> _Exercise details_
In the records below, find the line containing "table_edge();" and the line containing "for node in"; please repeat exactly the lines from one to the other, both included, and nothing more.

> _Input records_

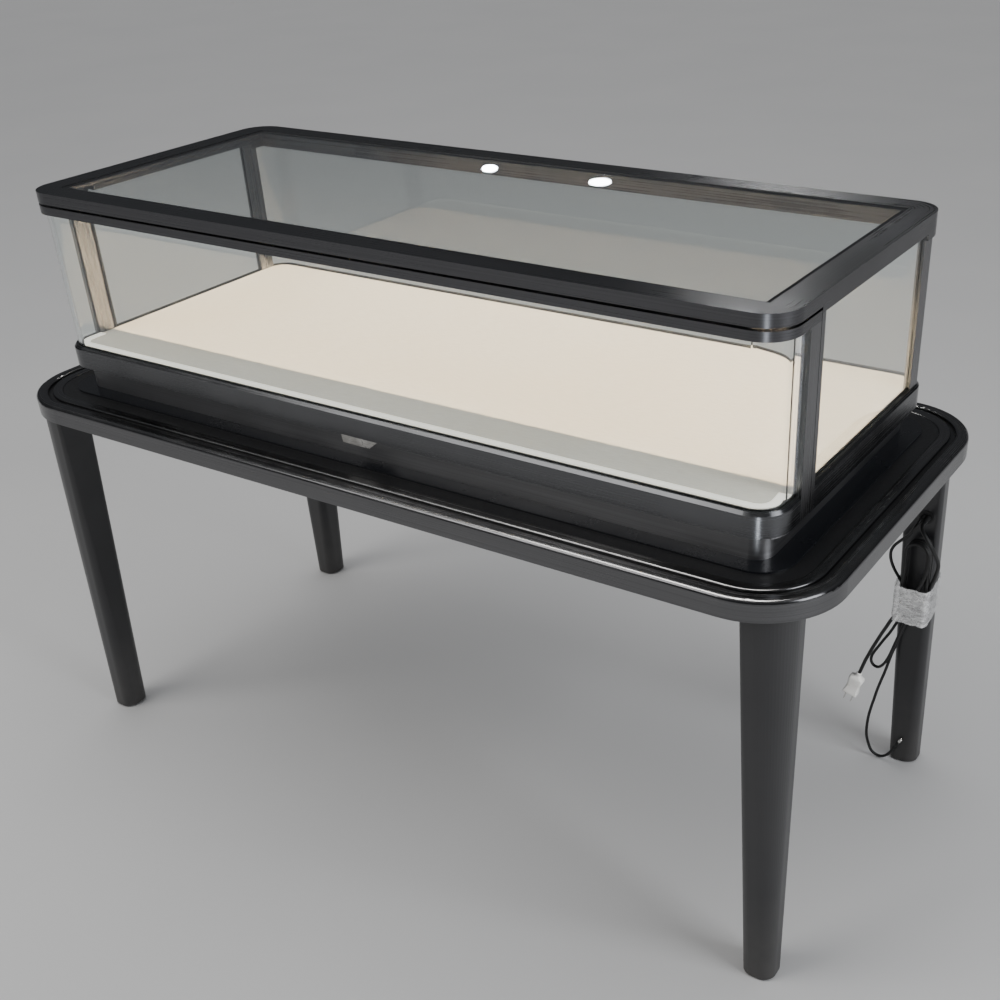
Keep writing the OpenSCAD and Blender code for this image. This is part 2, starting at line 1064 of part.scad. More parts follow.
module plug_pins() {
    color("#c9c9c9")
        at_end(plug_route)
            for (x = [-pin_pitch / 2, pin_pitch / 2])
                translate([x - pin_t / 2, -pin_w / 2, plug_len])
                    cube([pin_t, pin_w, pin_l]);
}

module lead_connector() {
    color("#b9b9bd")
        at_end(floor_route) {
            cylinder(r = sleeve_r, h = sleeve_l);
            translate([0, 0, sleeve_l])
                cylinder(r = tip_r, h = tip_l);
        }
}

// clear stretch film round the leg and the hank
module film_section(t) {
    hull() {
        translate(film_leg)
            square(2 * (film_leg_half + t), center = true);
        translate([hank_x - film_x - t, film_y0 - t])
            square([2 * (film_x + t), film_front_t]);
    }
}

module film_wrap() {
    color([0.9, 0.9, 0.92, 0.35])
        translate([0, 0, film_z0])
            linear_extrude(film_z1 - film_z0)
                difference() {
                    film_section(film_t);
                    film_section(0);
                }
}

table_edge();
table_band();
table_strip();
top_panel();
table_core();
leg_front_left();
leg_front_right();
leg_rear_left();
leg_rear_right();
leg_plates();
leg_bolts();
foot_pads();
base_skirt();
base_frame();
base_plate();
body_rail();
body_seal();
front_post_left();
front_post_right();
rear_post_left();
rear_post_right();
top_frame();
frame_seal();
top_glass();
side_glass_left();
side_glass_right();
rear_glass();
led_channel();
led_diffuser();
led_driver();
runner_outer_left();
runner_outer_right();
runner_middle_left();
runner_middle_right();
runner_inner_left();
runner_inner_right();
front_rail();
stile_left();
stile_right();
door_rail();
front_seal();
front_glass();
deck_board();
deck_cover();
deck_trim();
drawer_box();
pull_tab();
cord_outlet();
mains_cord();
lead_cord();
cord_hank();
plug_cord();
fold_cord();
floor_cord();
mains_plug();
plug_pins();
lead_connector();
film_wrap();
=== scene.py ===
"""Looks of the tabletop display case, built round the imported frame. Metres, +Z up, front towards -Y."""

import math

import bmesh
import bpy
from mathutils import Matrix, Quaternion, Vector, noise


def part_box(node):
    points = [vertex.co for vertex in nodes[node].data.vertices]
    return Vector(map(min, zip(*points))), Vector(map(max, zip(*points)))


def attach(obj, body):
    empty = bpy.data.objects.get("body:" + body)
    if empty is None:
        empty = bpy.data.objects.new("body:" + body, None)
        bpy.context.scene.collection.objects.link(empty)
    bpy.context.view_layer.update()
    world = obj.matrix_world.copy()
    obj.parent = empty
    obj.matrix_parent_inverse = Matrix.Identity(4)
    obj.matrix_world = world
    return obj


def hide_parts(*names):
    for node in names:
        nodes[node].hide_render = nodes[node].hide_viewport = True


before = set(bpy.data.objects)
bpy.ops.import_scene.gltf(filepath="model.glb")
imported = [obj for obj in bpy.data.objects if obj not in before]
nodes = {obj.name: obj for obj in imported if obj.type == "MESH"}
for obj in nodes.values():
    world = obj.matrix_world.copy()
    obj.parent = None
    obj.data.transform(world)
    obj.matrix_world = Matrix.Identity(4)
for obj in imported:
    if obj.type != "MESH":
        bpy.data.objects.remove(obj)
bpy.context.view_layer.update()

MM = 0.001
CASE_LO, CASE_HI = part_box("top_frame")
TABLE_LO, TABLE_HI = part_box("table_edge")
CASE_R = 45 * MM
TABLE_R = 117 * MM
HANK_LO, HANK_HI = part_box("cord_hank")
FILM_LO, FILM_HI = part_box("film_wrap")
LED_LO, LED_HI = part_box("led_diffuser")

# ---------- camera ----------

CAMERA_AT = Vector((1.1911, -1.5086, 1.4305))
CAMERA_AIM = Vector((0.2407, -0.0734, 0.3517))
CAMERA_ROLL = -2.23
LENS = 46.9
SHIFT = (-0.0839, 0.1152)


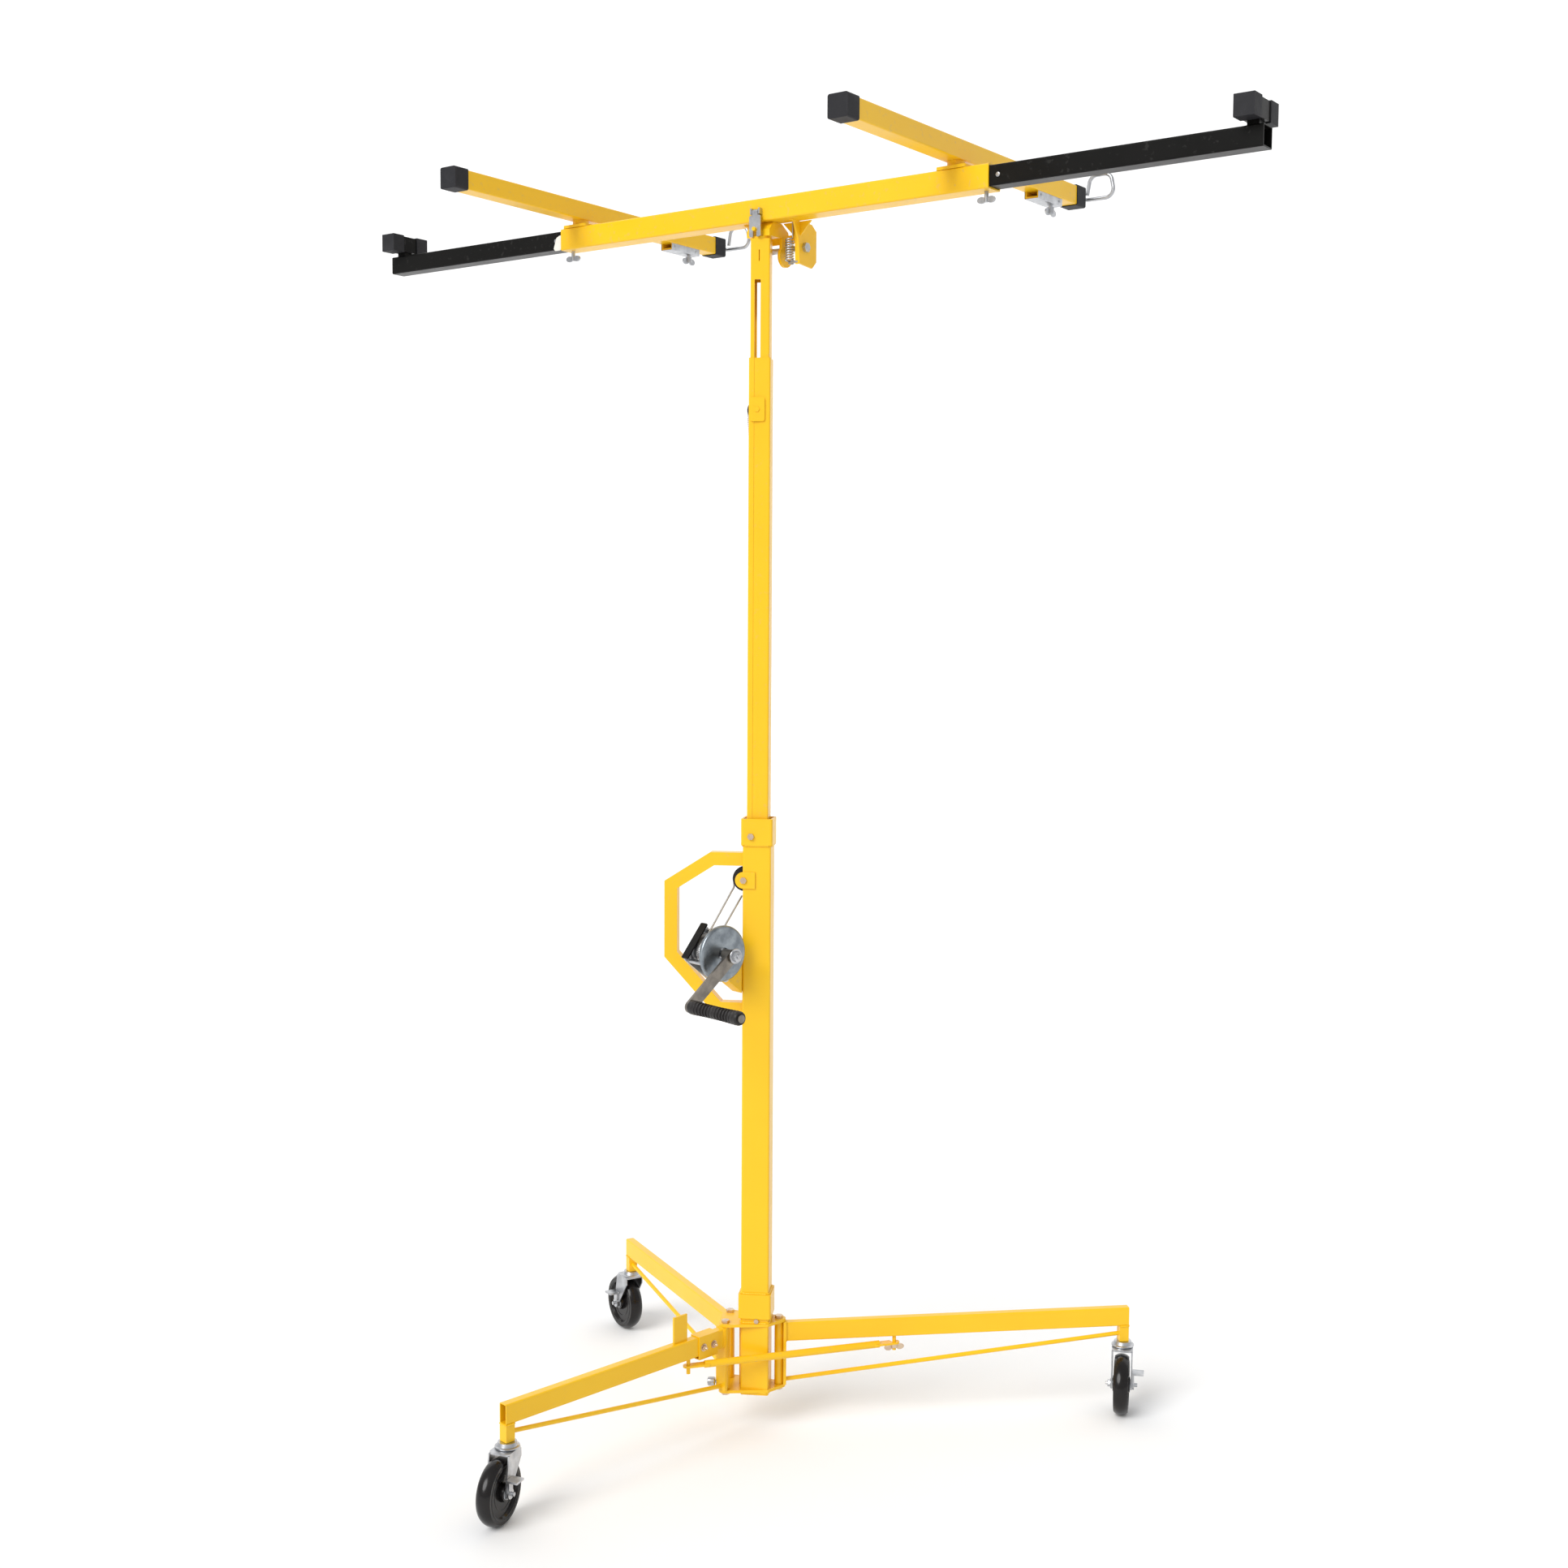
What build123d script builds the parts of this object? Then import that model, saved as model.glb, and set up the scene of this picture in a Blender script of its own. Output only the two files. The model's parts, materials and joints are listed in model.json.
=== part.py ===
"""Drywall lift: a tripod base on casters, a three-section winch mast and a tilting panel cradle.

Units are millimetres and +Z is up. The origin is on the floor, on the axis of the mast.
+X is the side of the long leg, -X is the operator's side and -Y is the crank's side.
The mast is modelled raised, and the cradle is swivelled on its head.
"""

from build123d import *
from math import acos, atan2, cos, hypot, radians, sin
import os

os.makedirs("parts", exist_ok=True)

# ---------------------------------------------------------------- driving dimensions
# Mast sections: square tubes nested in each other.
OUTER, OUTER_WALL = 58.0, 2.0
MIDDLE, MIDDLE_WALL = 44.0, 2.0
INNER, INNER_WALL = 39.0, 2.0
OUTER_FOOT, OUTER_TOP = 77.0, 1279.0
MIDDLE_FOOT, MIDDLE_TOP = 1026.0, 2206.0
INNER_FOOT, INNER_TOP = 1229.0, 2440.0
COLLAR, COLLAR_FOOT = 65.0, 1227.0
SLEEVE, SLEEVE_FOOT, SLEEVE_TOP = 68.0, 241.0, 292.0
CABLE_SLOT = 22.0  # width of the long slots on the operator's side
AXLE_SLOT = 12.0  # width of the inner section's slots for the upper axle
GROOVE_DEPTH = 0.8

# Sheaves and lifting cable.
CABLE_R = 2.0
SHEAVE_WIDTH = 8.0
SHEAVE_AXLE_R = 4.0
LOWER_SHEAVE_R, LOWER_SHEAVE_X, LOWER_SHEAVE_Z = 26.0, -27.0, 1155.0
UPPER_SHEAVE_R, UPPER_SHEAVE_X, UPPER_SHEAVE_Z = 22.0, -5.0, 2104.0
GROOVE_SINK = 4.5  # from a sheave's rim to the root of its groove
GROOVE_HALF = 1.8  # half the width of that root
SHEAVE_LEAD = 18.0  # straight cable beside a sheave before it slants away
FOOT_SHEAVE_R, FOOT_SHEAVE_Z, FOOT_AXLE_R = 11.0, 1048.0, 3.0

# Base: three legs that swing on vertical pins beside the mast's foot.
HUB_LOW, HUB_HIGH, HUB_PLATE = 84.0, 224.0, 6.0
PIN_R = 5.0
LEG_TALL, LEG_WIDE, LEG_WALL = 40.0, 20.0, 2.0
LEG_TOP = 222.0
POST_FOOT = 148.0
ROD_R = 4.5
LEGS = {
    "front": {"pin": (-60.0, -32.0), "turn": -127.5, "reach": 565.0, "caster": -105.0},
    "rear": {"pin": (-60.0, 32.0), "turn": 123.0, "reach": 565.0, "caster": 130.0},
    "right": {"pin": (46.0, 12.0), "turn": 15.0, "reach": 746.0, "caster": -95.0},
}
BRACE_R, BRACE_Z, BRACE_TAB = 7.5, 166.0, 4.0
BRACE_FRONT_REACH, BRACE_RIGHT_REACH = 105.0, 246.0

# Casters.
WHEEL_R, WHEEL_WIDE, TRAIL = 63.5, 30.0, 33.0
STEM_R = 5.5
WHEEL_AXLE_R = 4.0

# Cradle: a swivelling, tilting cross of tubes that carries the panel.
CRADLE_TURN = -28.9
BEAM, BEAM_WALL, BEAM_HALF, BEAM_N, BEAM_FOOT = 45.0, 3.0, 527.0, 8.0, 2474.0
ARM, ARM_WALL, ARM_FOOT = 38.0, 2.5, 2535.0
ARM_NEAR, ARM_FAR = -384.0, 490.0
ARM_PLACES = {"left": -490.0, "right": 445.0}
CAP_LONG, CAP_SKIN = 36.0, 2.0
OUTRIGGER, OUTRIGGER_WALL, OUTRIGGER_REACH = 38.0, 2.5, 1054.0
T_BAR_LONG, T_POST, T_FOOT = 104.0, 22.0, 2523.0
TILT_N, TILT_Z, TILT_BOLT_R = 48.0, 2425.0, 6.0
STEM_SOCKET_R, SWIVEL_R = 15.05, 15.0
HOOK_WIRE_R = 4.0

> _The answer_
table_edge();
table_band();
table_strip();
top_panel();
table_core();
leg_front_left();
leg_front_right();
leg_rear_left();
leg_rear_right();
leg_plates();
leg_bolts();
foot_pads();
base_skirt();
base_frame();
base_plate();
body_rail();
body_seal();
front_post_left();
front_post_right();
rear_post_left();
rear_post_right();
top_frame();
frame_seal();
top_glass();
side_glass_left();
side_glass_right();
rear_glass();
led_channel();
led_diffuser();
led_driver();
runner_outer_left();
runner_outer_right();
runner_middle_left();
runner_middle_right();
runner_inner_left();
runner_inner_right();
front_rail();
stile_left();
stile_right();
door_rail();
front_seal();
front_glass();
deck_board();
deck_cover();
deck_trim();
drawer_box();
pull_tab();
cord_outlet();
mains_cord();
lead_cord();
cord_hank();
plug_cord();
fold_cord();
floor_cord();
mains_plug();
plug_pins();
lead_connector();
film_wrap();
=== scene.py ===
"""Looks of the tabletop display case, built round the imported frame. Metres, +Z up, front towards -Y."""

import math

import bmesh
import bpy
from mathutils import Matrix, Quaternion, Vector, noise


def part_box(node):
    points = [vertex.co for vertex in nodes[node].data.vertices]
    return Vector(map(min, zip(*points))), Vector(map(max, zip(*points)))


def attach(obj, body):
    empty = bpy.data.objects.get("body:" + body)
    if empty is None:
        empty = bpy.data.objects.new("body:" + body, None)
        bpy.context.scene.collection.objects.link(empty)
    bpy.context.view_layer.update()
    world = obj.matrix_world.copy()
    obj.parent = empty
    obj.matrix_parent_inverse = Matrix.Identity(4)
    obj.matrix_world = world
    return obj


def hide_parts(*names):
    for node in names:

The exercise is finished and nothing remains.